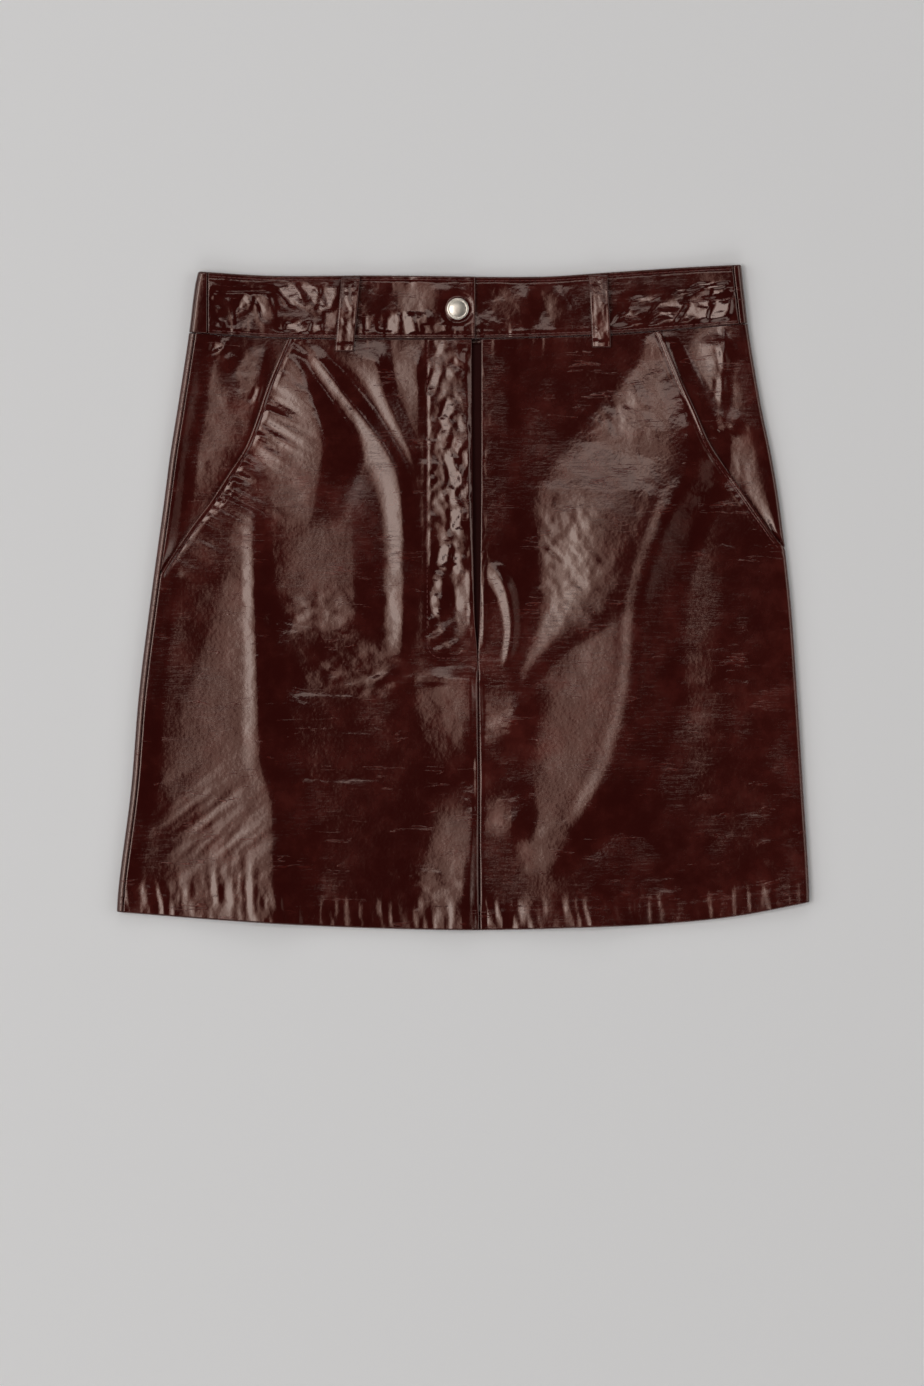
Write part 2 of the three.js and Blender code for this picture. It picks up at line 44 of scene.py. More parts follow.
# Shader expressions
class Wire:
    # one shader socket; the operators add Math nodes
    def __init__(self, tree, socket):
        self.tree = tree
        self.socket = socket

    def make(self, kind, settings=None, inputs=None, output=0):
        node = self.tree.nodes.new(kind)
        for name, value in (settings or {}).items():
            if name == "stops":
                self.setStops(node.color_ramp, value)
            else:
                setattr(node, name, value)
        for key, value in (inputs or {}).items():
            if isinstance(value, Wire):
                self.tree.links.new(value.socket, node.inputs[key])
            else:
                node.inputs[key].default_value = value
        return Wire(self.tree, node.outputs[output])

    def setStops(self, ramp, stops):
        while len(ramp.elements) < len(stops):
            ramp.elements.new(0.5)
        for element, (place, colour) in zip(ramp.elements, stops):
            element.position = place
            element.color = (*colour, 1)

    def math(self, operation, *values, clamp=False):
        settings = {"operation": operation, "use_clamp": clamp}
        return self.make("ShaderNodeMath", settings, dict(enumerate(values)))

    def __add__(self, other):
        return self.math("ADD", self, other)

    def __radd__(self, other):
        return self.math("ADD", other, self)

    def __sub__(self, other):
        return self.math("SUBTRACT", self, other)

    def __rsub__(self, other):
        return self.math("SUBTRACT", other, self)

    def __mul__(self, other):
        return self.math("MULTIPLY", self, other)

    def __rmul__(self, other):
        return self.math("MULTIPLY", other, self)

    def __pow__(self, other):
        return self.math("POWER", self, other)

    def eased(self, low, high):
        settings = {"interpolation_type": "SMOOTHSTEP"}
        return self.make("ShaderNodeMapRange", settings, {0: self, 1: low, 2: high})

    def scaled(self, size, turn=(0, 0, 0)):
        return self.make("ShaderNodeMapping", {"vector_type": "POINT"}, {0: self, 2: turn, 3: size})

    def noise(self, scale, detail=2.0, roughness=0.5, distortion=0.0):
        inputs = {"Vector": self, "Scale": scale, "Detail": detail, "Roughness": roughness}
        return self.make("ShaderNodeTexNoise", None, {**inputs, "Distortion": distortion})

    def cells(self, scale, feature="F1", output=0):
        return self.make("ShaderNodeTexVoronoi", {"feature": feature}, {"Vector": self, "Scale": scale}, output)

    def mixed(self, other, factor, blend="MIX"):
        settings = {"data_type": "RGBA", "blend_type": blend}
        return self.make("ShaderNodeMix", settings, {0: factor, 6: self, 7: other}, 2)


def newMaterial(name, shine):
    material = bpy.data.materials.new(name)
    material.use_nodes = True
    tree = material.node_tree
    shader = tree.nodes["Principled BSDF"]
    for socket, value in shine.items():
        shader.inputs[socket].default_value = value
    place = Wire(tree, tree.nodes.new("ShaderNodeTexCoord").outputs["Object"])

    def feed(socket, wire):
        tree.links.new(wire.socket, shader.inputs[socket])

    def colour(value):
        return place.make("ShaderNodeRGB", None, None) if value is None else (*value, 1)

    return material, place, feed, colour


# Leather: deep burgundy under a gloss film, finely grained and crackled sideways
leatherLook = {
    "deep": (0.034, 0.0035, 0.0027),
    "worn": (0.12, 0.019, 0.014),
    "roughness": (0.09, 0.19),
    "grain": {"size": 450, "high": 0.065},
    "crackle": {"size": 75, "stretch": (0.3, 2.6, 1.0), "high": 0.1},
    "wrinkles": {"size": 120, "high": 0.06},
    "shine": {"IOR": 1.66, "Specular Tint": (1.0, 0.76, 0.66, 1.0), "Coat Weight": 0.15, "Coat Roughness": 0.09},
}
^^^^
▶ [Request]:
Take the listing above and set it down exactly.

▶ [Task solution]:
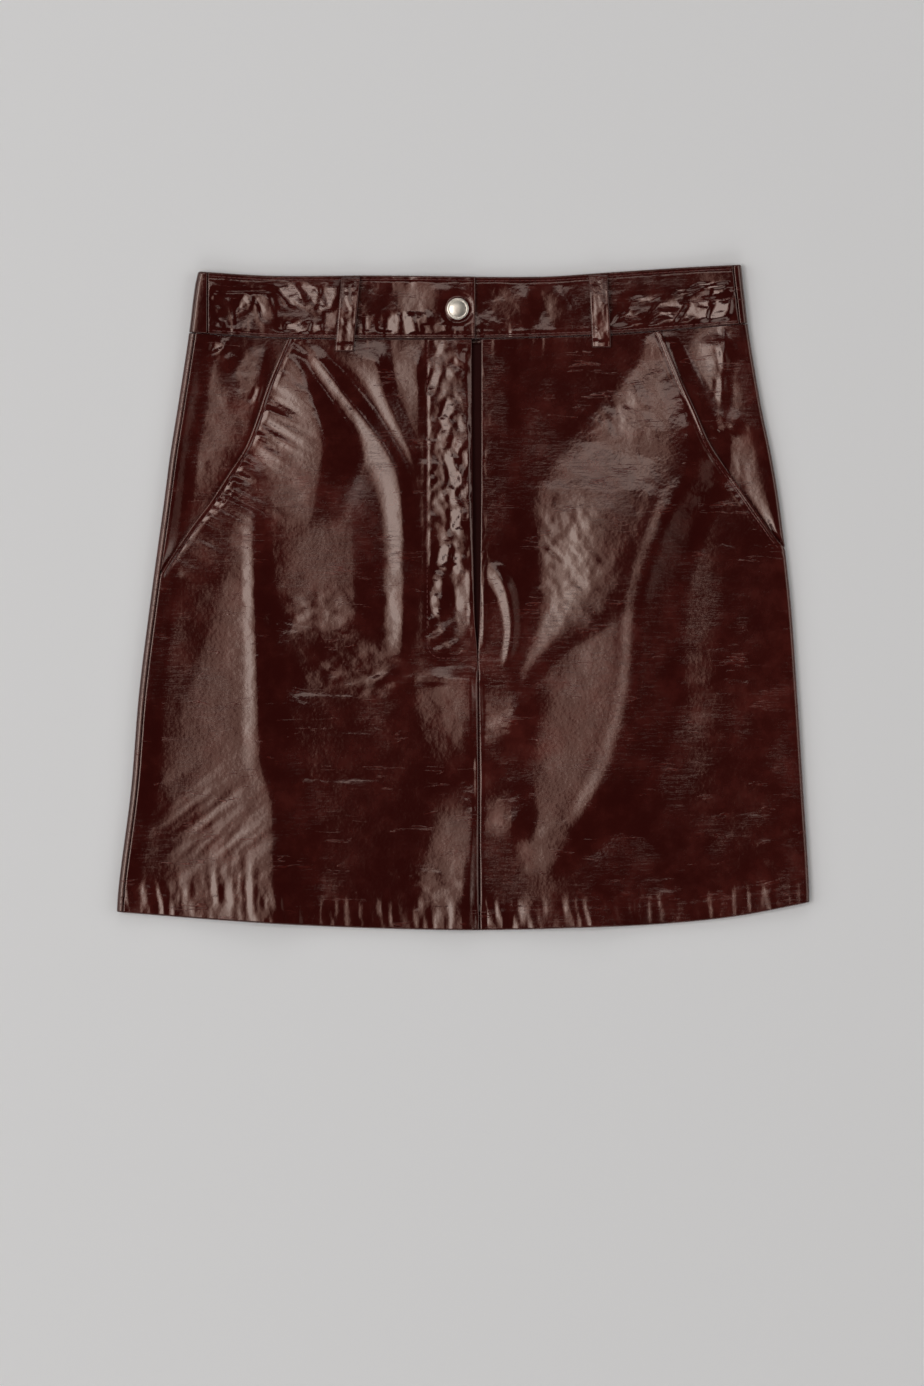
Write part 2 of the three.js and Blender code for this picture. It picks up at line 44 of scene.py. More parts follow.
# Shader expressions
class Wire:
    # one shader socket; the operators add Math nodes
    def __init__(self, tree, socket):
        self.tree = tree
        self.socket = socket

    def make(self, kind, settings=None, inputs=None, output=0):
        node = self.tree.nodes.new(kind)
        for name, value in (settings or {}).items():
            if name == "stops":
                self.setStops(node.color_ramp, value)
            else:
                setattr(node, name, value)
        for key, value in (inputs or {}).items():
            if isinstance(value, Wire):
                self.tree.links.new(value.socket, node.inputs[key])
            else:
                node.inputs[key].default_value = value
        return Wire(self.tree, node.outputs[output])

    def setStops(self, ramp, stops):
        while len(ramp.elements) < len(stops):
            ramp.elements.new(0.5)
        for element, (place, colour) in zip(ramp.elements, stops):
            element.position = place
            element.color = (*colour, 1)

    def math(self, operation, *values, clamp=False):
        settings = {"operation": operation, "use_clamp": clamp}
        return self.make("ShaderNodeMath", settings, dict(enumerate(values)))

    def __add__(self, other):
        return self.math("ADD", self, other)

    def __radd__(self, other):
        return self.math("ADD", other, self)

    def __sub__(self, other):
        return self.math("SUBTRACT", self, other)

    def __rsub__(self, other):
        return self.math("SUBTRACT", other, self)

    def __mul__(self, other):
        return self.math("MULTIPLY", self, other)

    def __rmul__(self, other):
        return self.math("MULTIPLY", other, self)

    def __pow__(self, other):
        return self.math("POWER", self, other)

    def eased(self, low, high):
        settings = {"interpolation_type": "SMOOTHSTEP"}
        return self.make("ShaderNodeMapRange", settings, {0: self, 1: low, 2: high})

    def scaled(self, size, turn=(0, 0, 0)):
        return self.make("ShaderNodeMapping", {"vector_type": "POINT"}, {0: self, 2: turn, 3: size})

    def noise(self, scale, detail=2.0, roughness=0.5, distortion=0.0):
        inputs = {"Vector": self, "Scale": scale, "Detail": detail, "Roughness": roughness}
        return self.make("ShaderNodeTexNoise", None, {**inputs, "Distortion": distortion})

    def cells(self, scale, feature="F1", output=0):
        return self.make("ShaderNodeTexVoronoi", {"feature": feature}, {"Vector": self, "Scale": scale}, output)

    def mixed(self, other, factor, blend="MIX"):
        settings = {"data_type": "RGBA", "blend_type": blend}
        return self.make("ShaderNodeMix", settings, {0: factor, 6: self, 7: other}, 2)


def newMaterial(name, shine):
    material = bpy.data.materials.new(name)
    material.use_nodes = True
    tree = material.node_tree
    shader = tree.nodes["Principled BSDF"]
    for socket, value in shine.items():
        shader.inputs[socket].default_value = value
    place = Wire(tree, tree.nodes.new("ShaderNodeTexCoord").outputs["Object"])

    def feed(socket, wire):
        tree.links.new(wire.socket, shader.inputs[socket])

    def colour(value):
        return place.make("ShaderNodeRGB", None, None) if value is None else (*value, 1)

    return material, place, feed, colour


# Leather: deep burgundy under a gloss film, finely grained and crackled sideways
leatherLook = {
    "deep": (0.034, 0.0035, 0.0027),
    "worn": (0.12, 0.019, 0.014),
    "roughness": (0.09, 0.19),
    "grain": {"size": 450, "high": 0.065},
    "crackle": {"size": 75, "stretch": (0.3, 2.6, 1.0), "high": 0.1},
    "wrinkles": {"size": 120, "high": 0.06},
    "shine": {"IOR": 1.66, "Specular Tint": (1.0, 0.76, 0.66, 1.0), "Coat Weight": 0.15, "Coat Roughness": 0.09},
}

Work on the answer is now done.